Douze ans de Commission européenne : voilà de quoi détruire un homme, fût-il solide. De fait, la quasi simultanéité de ces deux événements que sont le « non » au référendum d'initiative populaire du 6 avril aux Pays-Bas et la tenue prochaine, dans son propre pays, de la consultation sur le Brexit (dont les sondages commencent à indiquer une avance des partisans de la sortie), plonge Monsieur Cameron dans une angoisse à l'extrême limite du stress post-traumatique.
Aussi l'ex-eurocrate éprouve-t-il le besoin de prendre la plume pour essayer tout à la fois de colmater son ulcère et de trouver des solutions « pragmatiques », comme on dit.
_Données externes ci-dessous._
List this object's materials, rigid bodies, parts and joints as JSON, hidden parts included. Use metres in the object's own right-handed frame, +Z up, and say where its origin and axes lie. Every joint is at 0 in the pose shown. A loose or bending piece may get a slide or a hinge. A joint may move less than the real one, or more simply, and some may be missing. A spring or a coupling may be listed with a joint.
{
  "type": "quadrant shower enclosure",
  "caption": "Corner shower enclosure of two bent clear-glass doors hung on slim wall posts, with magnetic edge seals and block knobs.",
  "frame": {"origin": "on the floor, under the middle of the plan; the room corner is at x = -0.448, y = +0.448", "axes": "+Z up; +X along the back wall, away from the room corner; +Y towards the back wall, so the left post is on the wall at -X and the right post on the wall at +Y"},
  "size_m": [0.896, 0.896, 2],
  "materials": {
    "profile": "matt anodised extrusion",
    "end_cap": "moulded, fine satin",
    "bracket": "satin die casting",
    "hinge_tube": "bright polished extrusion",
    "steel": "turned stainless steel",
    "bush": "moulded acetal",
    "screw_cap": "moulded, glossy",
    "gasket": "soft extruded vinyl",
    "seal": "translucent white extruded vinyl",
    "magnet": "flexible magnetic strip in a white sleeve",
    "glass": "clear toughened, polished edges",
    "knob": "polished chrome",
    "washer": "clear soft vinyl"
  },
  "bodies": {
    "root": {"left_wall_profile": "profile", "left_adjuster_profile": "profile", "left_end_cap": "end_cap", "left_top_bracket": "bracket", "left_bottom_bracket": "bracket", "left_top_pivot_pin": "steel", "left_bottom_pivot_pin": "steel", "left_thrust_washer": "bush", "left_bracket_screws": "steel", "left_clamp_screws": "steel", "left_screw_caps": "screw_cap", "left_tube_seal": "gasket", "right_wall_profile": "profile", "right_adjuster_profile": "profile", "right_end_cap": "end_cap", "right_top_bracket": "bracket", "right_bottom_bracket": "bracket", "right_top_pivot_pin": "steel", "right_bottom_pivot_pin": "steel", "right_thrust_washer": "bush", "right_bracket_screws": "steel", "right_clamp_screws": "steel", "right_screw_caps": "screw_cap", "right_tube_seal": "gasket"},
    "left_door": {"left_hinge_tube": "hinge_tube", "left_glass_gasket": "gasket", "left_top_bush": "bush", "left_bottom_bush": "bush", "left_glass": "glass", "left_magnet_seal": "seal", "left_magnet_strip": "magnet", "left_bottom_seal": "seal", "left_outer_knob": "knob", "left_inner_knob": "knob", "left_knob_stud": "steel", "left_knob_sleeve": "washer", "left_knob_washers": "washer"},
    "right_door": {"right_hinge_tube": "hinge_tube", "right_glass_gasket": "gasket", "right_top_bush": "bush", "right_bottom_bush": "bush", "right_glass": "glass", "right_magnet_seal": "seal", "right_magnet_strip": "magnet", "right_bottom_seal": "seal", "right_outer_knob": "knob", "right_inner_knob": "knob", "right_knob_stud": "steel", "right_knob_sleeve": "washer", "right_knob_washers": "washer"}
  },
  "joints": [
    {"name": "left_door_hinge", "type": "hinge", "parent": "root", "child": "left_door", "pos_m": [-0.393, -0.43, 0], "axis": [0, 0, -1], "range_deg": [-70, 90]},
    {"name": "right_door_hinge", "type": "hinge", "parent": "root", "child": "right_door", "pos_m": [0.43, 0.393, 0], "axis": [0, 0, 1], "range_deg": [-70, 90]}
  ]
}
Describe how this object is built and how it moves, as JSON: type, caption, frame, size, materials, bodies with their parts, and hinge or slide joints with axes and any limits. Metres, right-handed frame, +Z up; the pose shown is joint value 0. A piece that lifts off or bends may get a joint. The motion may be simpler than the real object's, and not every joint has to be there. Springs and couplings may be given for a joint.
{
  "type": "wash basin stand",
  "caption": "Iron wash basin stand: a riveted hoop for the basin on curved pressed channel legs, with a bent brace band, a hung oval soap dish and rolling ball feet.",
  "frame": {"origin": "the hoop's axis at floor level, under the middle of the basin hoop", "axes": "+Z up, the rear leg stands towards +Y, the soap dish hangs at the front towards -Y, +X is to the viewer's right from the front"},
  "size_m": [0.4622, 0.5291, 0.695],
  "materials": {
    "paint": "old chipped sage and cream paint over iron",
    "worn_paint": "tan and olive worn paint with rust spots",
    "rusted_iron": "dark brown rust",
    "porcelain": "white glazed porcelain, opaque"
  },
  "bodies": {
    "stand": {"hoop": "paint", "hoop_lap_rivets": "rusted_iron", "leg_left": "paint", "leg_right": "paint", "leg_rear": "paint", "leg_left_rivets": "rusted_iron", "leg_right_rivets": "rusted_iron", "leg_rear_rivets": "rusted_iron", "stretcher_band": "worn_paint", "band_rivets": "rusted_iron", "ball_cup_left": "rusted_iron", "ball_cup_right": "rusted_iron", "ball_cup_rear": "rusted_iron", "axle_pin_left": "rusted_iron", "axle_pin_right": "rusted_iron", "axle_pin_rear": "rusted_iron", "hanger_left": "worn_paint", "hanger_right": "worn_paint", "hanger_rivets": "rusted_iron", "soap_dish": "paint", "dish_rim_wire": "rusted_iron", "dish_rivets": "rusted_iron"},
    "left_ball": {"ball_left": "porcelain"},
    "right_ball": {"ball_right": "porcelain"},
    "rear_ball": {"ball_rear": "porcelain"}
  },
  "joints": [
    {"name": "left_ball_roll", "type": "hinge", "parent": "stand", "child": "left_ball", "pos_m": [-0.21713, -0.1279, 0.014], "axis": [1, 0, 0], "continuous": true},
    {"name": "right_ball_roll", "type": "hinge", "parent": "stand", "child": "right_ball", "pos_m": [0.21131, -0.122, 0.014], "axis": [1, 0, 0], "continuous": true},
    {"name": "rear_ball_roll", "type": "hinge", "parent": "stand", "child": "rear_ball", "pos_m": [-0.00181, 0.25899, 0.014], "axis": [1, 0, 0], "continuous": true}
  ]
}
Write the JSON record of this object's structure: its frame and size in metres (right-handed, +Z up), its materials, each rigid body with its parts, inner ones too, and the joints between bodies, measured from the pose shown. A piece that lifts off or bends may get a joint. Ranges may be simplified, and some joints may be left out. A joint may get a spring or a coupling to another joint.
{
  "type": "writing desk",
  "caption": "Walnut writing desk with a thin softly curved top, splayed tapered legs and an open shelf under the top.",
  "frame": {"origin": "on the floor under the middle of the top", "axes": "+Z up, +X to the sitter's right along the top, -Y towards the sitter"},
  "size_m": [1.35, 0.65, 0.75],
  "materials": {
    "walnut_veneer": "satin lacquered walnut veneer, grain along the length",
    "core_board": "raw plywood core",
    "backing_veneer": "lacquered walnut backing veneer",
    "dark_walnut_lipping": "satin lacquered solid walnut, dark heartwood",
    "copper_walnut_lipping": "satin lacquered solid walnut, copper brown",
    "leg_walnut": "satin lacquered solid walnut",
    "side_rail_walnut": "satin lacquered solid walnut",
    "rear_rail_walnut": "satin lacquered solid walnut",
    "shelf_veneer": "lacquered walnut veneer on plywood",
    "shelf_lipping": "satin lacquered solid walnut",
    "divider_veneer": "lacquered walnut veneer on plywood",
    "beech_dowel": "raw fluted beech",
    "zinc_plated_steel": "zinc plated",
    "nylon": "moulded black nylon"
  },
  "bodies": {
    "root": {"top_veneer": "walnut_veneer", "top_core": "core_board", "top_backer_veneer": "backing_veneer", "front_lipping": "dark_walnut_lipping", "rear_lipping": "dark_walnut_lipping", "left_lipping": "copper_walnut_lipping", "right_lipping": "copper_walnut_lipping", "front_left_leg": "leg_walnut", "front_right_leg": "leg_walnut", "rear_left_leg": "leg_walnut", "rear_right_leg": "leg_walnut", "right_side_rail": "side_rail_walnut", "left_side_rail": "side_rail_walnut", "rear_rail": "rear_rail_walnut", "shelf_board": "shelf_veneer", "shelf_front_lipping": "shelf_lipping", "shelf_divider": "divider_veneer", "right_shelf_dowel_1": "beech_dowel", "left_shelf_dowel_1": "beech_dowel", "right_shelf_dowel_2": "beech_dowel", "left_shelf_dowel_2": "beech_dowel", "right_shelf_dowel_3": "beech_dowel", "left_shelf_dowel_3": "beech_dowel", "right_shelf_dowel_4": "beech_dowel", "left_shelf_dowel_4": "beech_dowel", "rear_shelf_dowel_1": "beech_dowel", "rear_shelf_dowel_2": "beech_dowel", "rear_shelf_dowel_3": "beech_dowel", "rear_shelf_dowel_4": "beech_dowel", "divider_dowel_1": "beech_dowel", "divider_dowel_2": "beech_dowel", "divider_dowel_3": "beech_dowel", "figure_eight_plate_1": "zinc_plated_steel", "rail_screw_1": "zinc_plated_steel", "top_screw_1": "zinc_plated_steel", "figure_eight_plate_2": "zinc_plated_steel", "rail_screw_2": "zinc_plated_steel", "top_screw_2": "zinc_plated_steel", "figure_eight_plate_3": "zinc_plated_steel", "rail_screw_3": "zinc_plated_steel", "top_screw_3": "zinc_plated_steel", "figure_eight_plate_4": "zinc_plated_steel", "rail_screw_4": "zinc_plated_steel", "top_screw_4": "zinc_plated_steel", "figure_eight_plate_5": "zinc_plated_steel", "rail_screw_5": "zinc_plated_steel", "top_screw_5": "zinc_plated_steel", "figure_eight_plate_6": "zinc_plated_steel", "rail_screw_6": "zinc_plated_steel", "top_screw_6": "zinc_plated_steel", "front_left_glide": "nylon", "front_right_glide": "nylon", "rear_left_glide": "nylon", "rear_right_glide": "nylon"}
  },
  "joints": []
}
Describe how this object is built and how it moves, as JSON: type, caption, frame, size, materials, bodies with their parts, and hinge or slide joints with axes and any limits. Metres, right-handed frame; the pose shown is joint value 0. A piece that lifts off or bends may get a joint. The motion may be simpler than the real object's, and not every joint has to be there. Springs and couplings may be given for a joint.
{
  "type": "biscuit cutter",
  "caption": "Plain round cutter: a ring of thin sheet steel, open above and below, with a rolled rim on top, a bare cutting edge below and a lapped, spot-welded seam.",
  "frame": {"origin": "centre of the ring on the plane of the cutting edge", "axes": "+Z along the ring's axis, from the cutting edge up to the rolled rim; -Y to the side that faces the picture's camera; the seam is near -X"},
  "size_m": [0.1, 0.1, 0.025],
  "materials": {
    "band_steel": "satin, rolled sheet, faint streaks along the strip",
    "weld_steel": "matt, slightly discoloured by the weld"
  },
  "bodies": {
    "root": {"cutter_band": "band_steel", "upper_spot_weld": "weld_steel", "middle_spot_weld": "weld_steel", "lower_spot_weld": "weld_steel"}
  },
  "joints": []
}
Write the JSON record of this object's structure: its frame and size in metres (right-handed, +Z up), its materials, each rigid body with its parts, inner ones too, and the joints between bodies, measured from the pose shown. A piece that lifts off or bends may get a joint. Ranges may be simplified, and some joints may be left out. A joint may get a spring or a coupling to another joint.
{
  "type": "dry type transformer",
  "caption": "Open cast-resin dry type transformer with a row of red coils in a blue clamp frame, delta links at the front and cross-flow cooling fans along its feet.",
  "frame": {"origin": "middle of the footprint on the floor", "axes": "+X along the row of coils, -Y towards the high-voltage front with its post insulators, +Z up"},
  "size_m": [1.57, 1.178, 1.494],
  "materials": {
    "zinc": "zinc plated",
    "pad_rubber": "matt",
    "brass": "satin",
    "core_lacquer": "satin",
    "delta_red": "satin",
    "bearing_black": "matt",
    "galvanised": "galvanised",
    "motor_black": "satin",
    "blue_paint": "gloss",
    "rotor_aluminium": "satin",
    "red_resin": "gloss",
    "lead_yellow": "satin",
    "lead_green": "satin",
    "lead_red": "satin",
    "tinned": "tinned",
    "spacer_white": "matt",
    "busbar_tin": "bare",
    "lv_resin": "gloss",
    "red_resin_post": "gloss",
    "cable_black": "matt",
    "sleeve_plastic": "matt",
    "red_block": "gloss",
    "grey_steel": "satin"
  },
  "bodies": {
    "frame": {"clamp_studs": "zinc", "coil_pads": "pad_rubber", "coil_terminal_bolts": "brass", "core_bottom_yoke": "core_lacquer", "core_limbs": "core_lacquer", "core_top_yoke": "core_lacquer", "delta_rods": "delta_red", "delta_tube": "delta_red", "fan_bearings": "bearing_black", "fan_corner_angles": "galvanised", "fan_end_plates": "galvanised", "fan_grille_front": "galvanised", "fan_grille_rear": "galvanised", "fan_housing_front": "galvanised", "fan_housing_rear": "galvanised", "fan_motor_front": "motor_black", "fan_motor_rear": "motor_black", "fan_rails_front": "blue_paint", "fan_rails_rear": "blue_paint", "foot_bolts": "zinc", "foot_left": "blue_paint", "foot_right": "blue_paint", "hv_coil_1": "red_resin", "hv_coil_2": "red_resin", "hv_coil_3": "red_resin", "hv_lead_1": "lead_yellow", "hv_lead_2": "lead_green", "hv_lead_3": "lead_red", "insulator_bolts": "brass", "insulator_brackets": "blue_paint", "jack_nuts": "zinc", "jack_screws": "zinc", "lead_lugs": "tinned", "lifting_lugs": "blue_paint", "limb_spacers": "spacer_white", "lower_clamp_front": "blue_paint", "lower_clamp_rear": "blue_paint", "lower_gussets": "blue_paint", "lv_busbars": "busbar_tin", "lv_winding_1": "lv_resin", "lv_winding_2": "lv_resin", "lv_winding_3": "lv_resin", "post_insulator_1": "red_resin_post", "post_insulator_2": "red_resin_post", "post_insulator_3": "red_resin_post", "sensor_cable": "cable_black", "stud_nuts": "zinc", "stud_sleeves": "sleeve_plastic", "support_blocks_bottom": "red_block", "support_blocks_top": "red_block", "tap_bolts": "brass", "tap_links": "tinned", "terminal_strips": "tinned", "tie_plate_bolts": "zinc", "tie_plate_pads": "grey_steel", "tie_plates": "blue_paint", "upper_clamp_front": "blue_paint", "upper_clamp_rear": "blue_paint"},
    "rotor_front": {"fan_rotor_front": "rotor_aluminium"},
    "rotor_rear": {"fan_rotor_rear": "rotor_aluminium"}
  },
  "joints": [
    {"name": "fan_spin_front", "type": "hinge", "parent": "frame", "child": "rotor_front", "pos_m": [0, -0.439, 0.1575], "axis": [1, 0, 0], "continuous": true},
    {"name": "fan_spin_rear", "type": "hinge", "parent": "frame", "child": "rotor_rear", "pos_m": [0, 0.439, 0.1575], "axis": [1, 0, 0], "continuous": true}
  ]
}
Il écrit : « Les référendums deviennent un énorme problème pour l'Europe. Le dernier qui s'est tenu aux Pays-Bas au sujet de l'accord d'association avec l'Ukraine a sans doute donné le pire des résultats possibles. Si le taux de participation avait été inférieur à 30%, le gouvernement néerlandais aurait pu ignorer le vote en toute sérénité. Mais avec un peu plus de 30% de participation et la victoire du non à 64 %, le gouvernement devra consulter le Parlement sur les suites à donner ».
« Consulter le Parlement » ? Quelle funeste perspective ! « Ignorer le vote en toute sérénité » : voilà qui eût été bien plus adéquat. En plus, le gouvernement hollandais est désormais contraint de « réfléchir », ce qui n'est qui n'est pas le moindre des inconvénients. « Ce qui apparaît clairement, c'est que le résultat négatif constitue un grand embarras pour le gouvernement, d'autant qu'il assure actuellement la présidence tournante de l'UE. Le Premier ministre néerlandais Rutte doit maintenant réfléchir à ce qu'il faut faire », explicite notre client. La tuile, quoi....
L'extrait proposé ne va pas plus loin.